What we load from the file is a dictionary-like object `<class 'numpy.lib.npyio.NpzFile'>`.

If needed, we can cast this to a dictionary with `dict()`, but it is generally more efficient to keep the original type.

In [None]:
# load the dataset

filename = 'enso_mei.npz'

loaded_data = np.load(filename)

print(type(loaded_data))

# test they are the same using np.array_equal
for k in loaded_data.keys():
    print('\t',k,np.array_equal(data_dict[k], loaded_data[k]))

#### Exercise

* Using what you have learned above, access the Met Office data file (`https://www.metoffice.gov.uk/hadobs/hadukp/data/monthly/HadSEEP_monthly_qc.txt`)[https://www.metoffice.gov.uk/hadobs/hadukp/data/monthly/HadSEEP_monthly_qc.txt] and create a 'data package' in a numpy`.npz` file that has keys of `YEAR` and each month in the year, with associated datasets of Monthly Southeast England precipitation (mm).
* confirm that tha data in your `npz` file is the same as in your original dictionary
* produce a plot of October rainfall using these data for the years 1900 onwards

In [None]:
# do exercise here

## Summary

In this section, we have extended the types of data we might come across to include groups . We dealt with ordered groups of various types (`tuple`, `list`), and introduced the numpy package for numpy arrays (`np.array`). We saw dictionaries as collections with which we refer to individual items with a key.
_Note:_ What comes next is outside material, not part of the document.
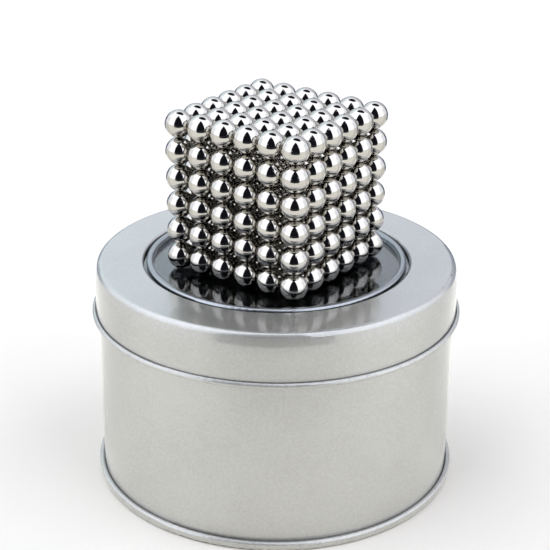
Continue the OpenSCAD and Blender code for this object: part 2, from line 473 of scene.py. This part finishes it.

We learned in the previous section how to pull apart a dataset presented as a string using loops and various using methods and to construct a useful dataset 'by hand' in a list or similar structure. It is useful, when learning to program, to know how to do this.

Here, we saw that packages such as numpy provide higher level routines that make reading data easier, and we would generally use these in practice. We saw how we can use `zip()` to help load a dataset from arrays into a dictionary, and also the value of using a dictionary representation when saving numpy files.